REQUIREMENT: Print exactly the part opening with the line containing "# The origin" and closing with the line containing "bpy.context.view_layer.update()", with both of those lines included.

____________________

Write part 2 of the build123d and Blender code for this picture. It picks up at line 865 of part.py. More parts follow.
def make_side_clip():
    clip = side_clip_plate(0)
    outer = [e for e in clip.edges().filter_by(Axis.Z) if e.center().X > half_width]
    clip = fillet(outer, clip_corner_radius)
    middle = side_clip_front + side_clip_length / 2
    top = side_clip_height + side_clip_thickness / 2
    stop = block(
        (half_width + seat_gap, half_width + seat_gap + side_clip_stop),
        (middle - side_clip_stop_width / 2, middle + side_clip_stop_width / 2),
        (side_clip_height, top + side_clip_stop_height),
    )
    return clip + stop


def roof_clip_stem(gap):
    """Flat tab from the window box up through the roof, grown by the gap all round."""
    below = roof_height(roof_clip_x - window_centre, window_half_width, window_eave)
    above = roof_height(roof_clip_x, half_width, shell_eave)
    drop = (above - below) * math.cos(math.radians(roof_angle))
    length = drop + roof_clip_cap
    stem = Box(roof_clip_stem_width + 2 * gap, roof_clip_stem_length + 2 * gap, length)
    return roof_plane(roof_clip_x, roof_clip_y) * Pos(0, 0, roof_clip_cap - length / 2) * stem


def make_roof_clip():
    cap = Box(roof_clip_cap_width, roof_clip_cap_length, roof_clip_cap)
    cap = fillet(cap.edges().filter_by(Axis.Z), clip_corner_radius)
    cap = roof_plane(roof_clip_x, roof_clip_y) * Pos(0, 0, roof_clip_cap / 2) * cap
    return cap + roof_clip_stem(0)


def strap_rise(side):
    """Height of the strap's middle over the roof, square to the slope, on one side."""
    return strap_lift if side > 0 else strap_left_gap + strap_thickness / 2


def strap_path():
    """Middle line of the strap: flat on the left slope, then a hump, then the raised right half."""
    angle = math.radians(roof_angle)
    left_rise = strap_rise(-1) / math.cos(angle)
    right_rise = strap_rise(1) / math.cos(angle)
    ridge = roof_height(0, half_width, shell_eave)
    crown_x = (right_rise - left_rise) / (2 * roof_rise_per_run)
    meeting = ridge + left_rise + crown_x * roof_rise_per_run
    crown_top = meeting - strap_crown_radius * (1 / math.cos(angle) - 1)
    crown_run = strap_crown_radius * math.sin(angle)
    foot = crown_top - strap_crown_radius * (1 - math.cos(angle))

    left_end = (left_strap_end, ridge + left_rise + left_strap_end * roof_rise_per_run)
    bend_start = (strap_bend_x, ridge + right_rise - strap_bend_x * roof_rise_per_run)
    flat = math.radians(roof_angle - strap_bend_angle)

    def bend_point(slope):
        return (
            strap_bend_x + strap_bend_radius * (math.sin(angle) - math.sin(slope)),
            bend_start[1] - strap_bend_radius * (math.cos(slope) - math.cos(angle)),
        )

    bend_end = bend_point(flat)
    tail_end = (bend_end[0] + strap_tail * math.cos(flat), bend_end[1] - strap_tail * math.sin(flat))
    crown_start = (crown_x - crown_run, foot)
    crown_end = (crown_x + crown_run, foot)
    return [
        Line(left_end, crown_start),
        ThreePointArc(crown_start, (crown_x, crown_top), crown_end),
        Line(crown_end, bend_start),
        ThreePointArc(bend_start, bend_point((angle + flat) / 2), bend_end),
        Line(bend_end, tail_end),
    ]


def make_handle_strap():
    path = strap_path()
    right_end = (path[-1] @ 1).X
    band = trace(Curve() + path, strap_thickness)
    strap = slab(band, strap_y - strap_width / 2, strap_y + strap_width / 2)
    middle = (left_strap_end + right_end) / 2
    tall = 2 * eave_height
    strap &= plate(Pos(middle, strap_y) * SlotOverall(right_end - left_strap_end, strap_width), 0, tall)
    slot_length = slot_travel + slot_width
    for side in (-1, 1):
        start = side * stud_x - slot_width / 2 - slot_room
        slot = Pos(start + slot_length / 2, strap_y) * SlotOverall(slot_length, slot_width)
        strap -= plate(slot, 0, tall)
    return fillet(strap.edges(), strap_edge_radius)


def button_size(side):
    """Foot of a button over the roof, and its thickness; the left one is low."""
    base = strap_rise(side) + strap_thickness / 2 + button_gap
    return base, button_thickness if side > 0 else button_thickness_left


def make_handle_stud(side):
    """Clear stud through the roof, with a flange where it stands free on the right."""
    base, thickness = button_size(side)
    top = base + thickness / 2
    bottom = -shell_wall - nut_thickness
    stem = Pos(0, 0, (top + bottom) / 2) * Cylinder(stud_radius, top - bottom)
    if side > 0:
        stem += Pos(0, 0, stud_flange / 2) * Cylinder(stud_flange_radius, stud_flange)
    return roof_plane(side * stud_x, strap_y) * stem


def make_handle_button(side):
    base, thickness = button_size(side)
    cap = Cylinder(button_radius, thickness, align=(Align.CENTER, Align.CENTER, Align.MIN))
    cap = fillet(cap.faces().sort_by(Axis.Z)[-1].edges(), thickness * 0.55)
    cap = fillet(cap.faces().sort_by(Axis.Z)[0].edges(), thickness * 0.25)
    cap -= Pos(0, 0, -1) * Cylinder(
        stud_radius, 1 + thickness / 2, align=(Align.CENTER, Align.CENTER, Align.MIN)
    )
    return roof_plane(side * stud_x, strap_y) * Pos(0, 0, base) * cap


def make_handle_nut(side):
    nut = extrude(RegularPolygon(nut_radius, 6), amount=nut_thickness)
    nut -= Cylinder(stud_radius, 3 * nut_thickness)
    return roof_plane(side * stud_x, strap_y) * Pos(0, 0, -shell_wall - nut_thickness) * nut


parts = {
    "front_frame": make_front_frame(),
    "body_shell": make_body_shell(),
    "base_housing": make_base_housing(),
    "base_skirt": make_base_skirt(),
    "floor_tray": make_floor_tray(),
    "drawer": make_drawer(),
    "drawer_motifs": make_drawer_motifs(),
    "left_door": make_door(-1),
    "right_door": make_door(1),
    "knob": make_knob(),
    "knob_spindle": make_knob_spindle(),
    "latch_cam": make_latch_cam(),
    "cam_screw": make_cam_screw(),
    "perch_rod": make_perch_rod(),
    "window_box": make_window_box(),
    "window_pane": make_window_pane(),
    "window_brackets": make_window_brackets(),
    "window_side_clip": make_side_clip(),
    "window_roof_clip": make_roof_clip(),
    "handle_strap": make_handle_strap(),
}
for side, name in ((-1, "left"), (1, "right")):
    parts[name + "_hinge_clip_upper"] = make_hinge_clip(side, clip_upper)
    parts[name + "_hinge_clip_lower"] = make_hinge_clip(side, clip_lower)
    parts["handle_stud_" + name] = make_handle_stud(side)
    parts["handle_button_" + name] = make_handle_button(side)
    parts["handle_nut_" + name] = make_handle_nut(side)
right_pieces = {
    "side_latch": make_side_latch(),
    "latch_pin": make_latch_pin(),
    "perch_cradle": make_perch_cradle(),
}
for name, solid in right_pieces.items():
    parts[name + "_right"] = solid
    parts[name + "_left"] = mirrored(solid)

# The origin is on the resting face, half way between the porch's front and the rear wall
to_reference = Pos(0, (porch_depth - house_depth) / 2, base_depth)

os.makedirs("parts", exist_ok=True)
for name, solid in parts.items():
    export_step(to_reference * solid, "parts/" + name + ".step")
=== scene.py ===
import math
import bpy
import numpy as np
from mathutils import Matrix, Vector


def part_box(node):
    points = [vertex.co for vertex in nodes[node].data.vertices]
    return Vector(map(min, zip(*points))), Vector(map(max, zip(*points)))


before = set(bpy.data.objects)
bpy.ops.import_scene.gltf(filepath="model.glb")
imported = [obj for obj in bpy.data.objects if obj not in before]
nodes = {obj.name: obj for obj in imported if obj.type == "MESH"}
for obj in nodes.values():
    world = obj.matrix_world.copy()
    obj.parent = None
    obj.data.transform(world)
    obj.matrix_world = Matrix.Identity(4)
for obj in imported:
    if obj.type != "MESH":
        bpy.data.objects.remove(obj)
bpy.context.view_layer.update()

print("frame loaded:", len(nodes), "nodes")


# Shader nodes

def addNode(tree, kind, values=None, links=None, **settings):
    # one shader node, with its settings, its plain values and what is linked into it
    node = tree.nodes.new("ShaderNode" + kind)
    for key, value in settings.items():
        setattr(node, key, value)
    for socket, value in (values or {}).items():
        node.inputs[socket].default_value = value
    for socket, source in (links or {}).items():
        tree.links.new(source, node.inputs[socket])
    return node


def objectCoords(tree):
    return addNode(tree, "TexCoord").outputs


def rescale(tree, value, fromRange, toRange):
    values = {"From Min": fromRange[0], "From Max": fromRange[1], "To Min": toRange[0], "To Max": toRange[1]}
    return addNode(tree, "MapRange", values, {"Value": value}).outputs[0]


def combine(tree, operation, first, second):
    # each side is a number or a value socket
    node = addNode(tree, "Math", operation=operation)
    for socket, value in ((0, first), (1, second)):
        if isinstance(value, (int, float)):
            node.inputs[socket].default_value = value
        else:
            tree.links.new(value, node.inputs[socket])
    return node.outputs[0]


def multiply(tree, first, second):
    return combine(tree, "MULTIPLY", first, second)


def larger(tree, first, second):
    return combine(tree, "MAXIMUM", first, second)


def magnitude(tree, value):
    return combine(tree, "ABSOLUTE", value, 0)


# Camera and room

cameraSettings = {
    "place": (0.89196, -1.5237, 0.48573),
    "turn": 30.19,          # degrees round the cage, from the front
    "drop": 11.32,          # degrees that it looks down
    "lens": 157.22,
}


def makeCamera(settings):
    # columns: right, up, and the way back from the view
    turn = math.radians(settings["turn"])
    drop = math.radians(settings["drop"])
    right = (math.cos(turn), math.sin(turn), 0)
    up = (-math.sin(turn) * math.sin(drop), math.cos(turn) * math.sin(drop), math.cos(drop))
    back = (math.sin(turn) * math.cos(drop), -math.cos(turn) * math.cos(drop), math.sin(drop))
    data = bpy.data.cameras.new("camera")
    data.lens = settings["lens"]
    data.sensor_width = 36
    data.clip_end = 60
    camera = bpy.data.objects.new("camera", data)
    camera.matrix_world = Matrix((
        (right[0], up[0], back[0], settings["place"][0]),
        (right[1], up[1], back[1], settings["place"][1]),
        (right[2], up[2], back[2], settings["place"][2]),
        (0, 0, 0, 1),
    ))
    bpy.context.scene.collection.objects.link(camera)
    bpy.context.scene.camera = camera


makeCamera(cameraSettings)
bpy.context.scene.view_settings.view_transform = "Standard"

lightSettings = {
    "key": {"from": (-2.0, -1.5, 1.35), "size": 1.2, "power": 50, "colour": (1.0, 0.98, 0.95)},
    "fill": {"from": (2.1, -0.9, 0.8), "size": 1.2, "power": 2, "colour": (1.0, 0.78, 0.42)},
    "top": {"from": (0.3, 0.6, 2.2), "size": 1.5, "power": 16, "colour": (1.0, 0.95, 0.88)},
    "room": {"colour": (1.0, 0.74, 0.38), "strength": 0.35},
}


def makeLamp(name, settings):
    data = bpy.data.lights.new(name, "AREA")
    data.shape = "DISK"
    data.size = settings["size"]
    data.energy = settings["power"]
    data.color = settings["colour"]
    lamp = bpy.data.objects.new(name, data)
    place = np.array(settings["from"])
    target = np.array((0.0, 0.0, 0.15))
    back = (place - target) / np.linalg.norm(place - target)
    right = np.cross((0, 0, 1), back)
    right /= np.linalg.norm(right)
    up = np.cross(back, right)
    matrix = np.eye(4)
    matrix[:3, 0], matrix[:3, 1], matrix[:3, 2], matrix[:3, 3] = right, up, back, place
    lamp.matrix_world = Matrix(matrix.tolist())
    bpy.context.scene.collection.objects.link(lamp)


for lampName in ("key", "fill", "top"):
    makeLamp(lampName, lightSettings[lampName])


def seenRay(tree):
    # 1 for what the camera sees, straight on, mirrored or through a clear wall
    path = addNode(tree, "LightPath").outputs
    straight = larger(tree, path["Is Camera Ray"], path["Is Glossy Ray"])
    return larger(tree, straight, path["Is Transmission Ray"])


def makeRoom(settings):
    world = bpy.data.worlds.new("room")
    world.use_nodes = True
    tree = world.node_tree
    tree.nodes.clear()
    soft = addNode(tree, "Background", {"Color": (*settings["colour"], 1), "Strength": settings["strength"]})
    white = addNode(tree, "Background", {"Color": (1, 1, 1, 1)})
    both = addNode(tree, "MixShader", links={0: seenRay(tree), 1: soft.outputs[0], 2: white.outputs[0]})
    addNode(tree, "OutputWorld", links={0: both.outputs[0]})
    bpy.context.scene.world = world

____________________

FINISHED ANSWER:
# The origin is on the resting face, half way between the porch's front and the rear wall
to_reference = Pos(0, (porch_depth - house_depth) / 2, base_depth)

os.makedirs("parts", exist_ok=True)
for name, solid in parts.items():
    export_step(to_reference * solid, "parts/" + name + ".step")
=== scene.py ===
import math
import bpy
import numpy as np
from mathutils import Matrix, Vector


def part_box(node):
    points = [vertex.co for vertex in nodes[node].data.vertices]
    return Vector(map(min, zip(*points))), Vector(map(max, zip(*points)))


before = set(bpy.data.objects)
bpy.ops.import_scene.gltf(filepath="model.glb")
imported = [obj for obj in bpy.data.objects if obj not in before]
nodes = {obj.name: obj for obj in imported if obj.type == "MESH"}
for obj in nodes.values():
    world = obj.matrix_world.copy()
    obj.parent = None
    obj.data.transform(world)
    obj.matrix_world = Matrix.Identity(4)
for obj in imported:
    if obj.type != "MESH":
        bpy.data.objects.remove(obj)
bpy.context.view_layer.update()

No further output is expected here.